• _What you are asked to do_: In full and without alteration, give the listing again.

• _Stored data_:
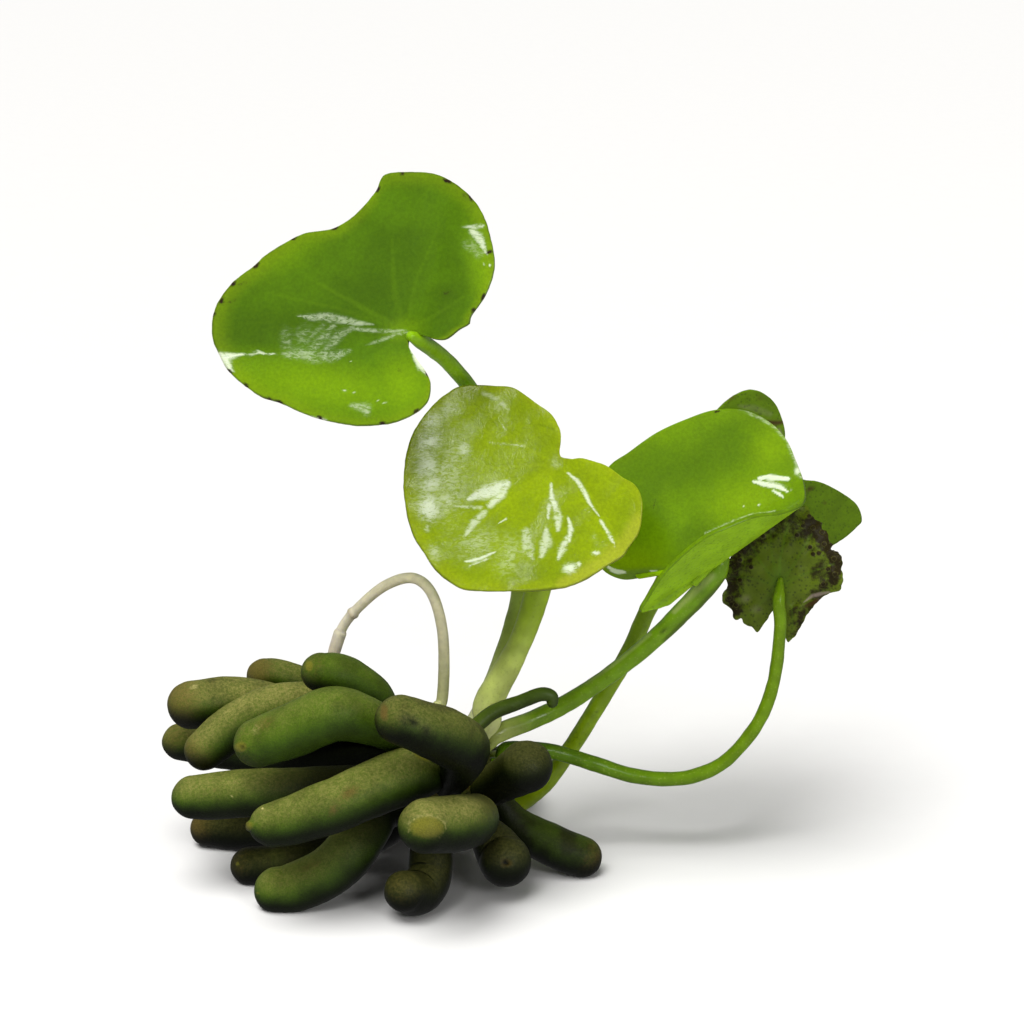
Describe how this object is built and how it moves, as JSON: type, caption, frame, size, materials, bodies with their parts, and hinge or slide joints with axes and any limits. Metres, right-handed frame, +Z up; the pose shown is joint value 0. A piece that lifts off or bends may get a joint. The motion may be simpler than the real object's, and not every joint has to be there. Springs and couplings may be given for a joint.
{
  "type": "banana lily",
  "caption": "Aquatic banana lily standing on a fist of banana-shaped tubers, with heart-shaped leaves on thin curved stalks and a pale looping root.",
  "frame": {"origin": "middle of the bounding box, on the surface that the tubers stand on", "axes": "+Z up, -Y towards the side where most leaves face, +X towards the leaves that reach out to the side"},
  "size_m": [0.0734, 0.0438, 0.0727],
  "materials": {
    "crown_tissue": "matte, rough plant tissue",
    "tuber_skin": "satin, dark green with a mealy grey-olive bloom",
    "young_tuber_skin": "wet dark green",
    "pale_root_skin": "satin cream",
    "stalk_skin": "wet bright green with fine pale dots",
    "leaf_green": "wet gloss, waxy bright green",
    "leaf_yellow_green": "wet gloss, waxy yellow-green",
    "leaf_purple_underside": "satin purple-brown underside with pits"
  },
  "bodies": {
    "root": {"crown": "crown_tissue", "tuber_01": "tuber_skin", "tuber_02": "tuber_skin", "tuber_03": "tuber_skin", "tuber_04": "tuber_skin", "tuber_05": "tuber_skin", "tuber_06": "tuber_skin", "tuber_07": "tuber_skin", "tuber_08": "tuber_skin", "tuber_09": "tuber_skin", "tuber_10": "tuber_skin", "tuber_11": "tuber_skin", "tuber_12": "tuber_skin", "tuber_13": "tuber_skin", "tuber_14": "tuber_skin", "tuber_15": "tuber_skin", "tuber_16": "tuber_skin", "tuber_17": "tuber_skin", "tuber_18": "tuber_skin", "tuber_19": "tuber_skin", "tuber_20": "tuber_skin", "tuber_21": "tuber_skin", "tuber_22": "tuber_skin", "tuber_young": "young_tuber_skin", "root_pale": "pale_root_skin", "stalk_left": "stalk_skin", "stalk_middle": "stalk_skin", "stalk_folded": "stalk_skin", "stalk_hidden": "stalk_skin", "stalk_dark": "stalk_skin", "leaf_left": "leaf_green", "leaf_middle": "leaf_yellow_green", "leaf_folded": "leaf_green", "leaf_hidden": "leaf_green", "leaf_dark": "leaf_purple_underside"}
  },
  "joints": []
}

• _Correct answer_:
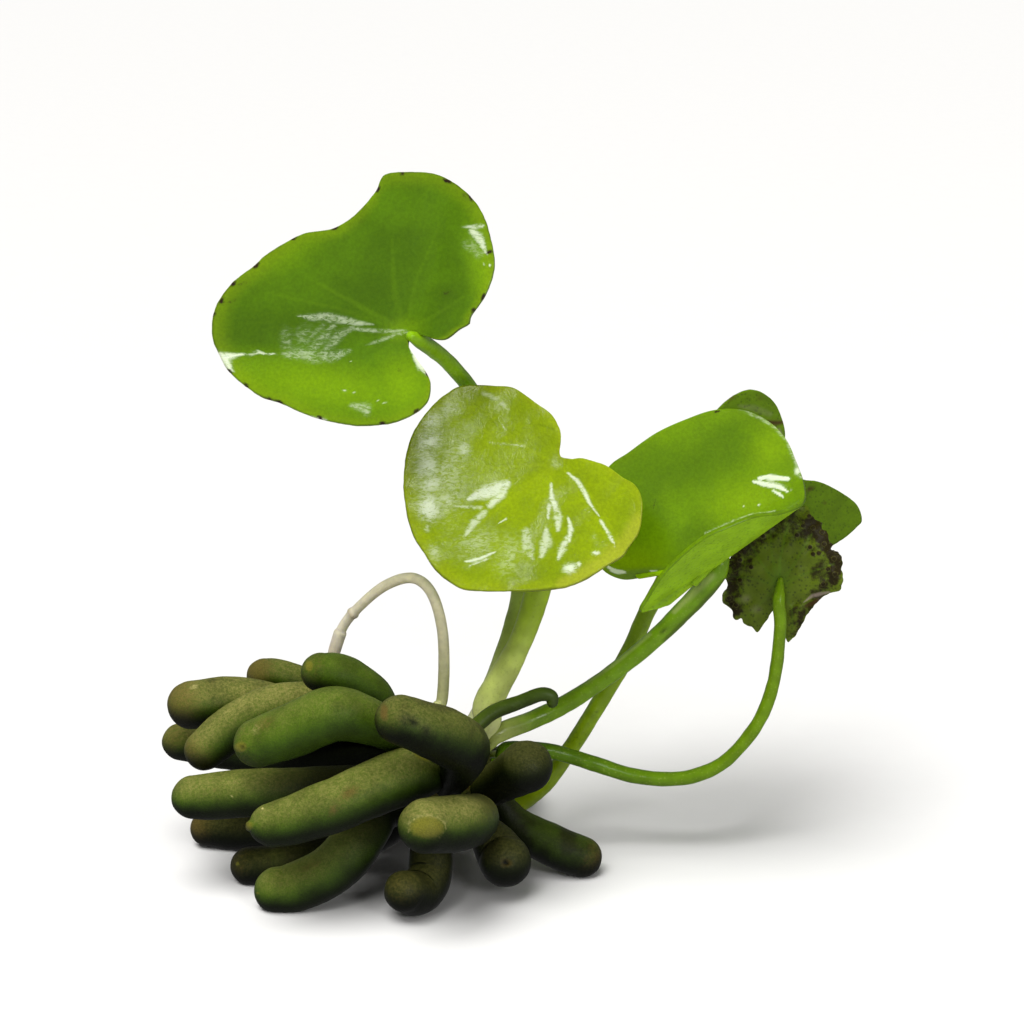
Describe how this object is built and how it moves, as JSON: type, caption, frame, size, materials, bodies with their parts, and hinge or slide joints with axes and any limits. Metres, right-handed frame, +Z up; the pose shown is joint value 0. A piece that lifts off or bends may get a joint. The motion may be simpler than the real object's, and not every joint has to be there. Springs and couplings may be given for a joint.
{
  "type": "banana lily",
  "caption": "Aquatic banana lily standing on a fist of banana-shaped tubers, with heart-shaped leaves on thin curved stalks and a pale looping root.",
  "frame": {"origin": "middle of the bounding box, on the surface that the tubers stand on", "axes": "+Z up, -Y towards the side where most leaves face, +X towards the leaves that reach out to the side"},
  "size_m": [0.0734, 0.0438, 0.0727],
  "materials": {
    "crown_tissue": "matte, rough plant tissue",
    "tuber_skin": "satin, dark green with a mealy grey-olive bloom",
    "young_tuber_skin": "wet dark green",
    "pale_root_skin": "satin cream",
    "stalk_skin": "wet bright green with fine pale dots",
    "leaf_green": "wet gloss, waxy bright green",
    "leaf_yellow_green": "wet gloss, waxy yellow-green",
    "leaf_purple_underside": "satin purple-brown underside with pits"
  },
  "bodies": {
    "root": {"crown": "crown_tissue", "tuber_01": "tuber_skin", "tuber_02": "tuber_skin", "tuber_03": "tuber_skin", "tuber_04": "tuber_skin", "tuber_05": "tuber_skin", "tuber_06": "tuber_skin", "tuber_07": "tuber_skin", "tuber_08": "tuber_skin", "tuber_09": "tuber_skin", "tuber_10": "tuber_skin", "tuber_11": "tuber_skin", "tuber_12": "tuber_skin", "tuber_13": "tuber_skin", "tuber_14": "tuber_skin", "tuber_15": "tuber_skin", "tuber_16": "tuber_skin", "tuber_17": "tuber_skin", "tuber_18": "tuber_skin", "tuber_19": "tuber_skin", "tuber_20": "tuber_skin", "tuber_21": "tuber_skin", "tuber_22": "tuber_skin", "tuber_young": "young_tuber_skin", "root_pale": "pale_root_skin", "stalk_left": "stalk_skin", "stalk_middle": "stalk_skin", "stalk_folded": "stalk_skin", "stalk_hidden": "stalk_skin", "stalk_dark": "stalk_skin", "leaf_left": "leaf_green", "leaf_middle": "leaf_yellow_green", "leaf_folded": "leaf_green", "leaf_hidden": "leaf_green", "leaf_dark": "leaf_purple_underside"}
  },
  "joints": []
}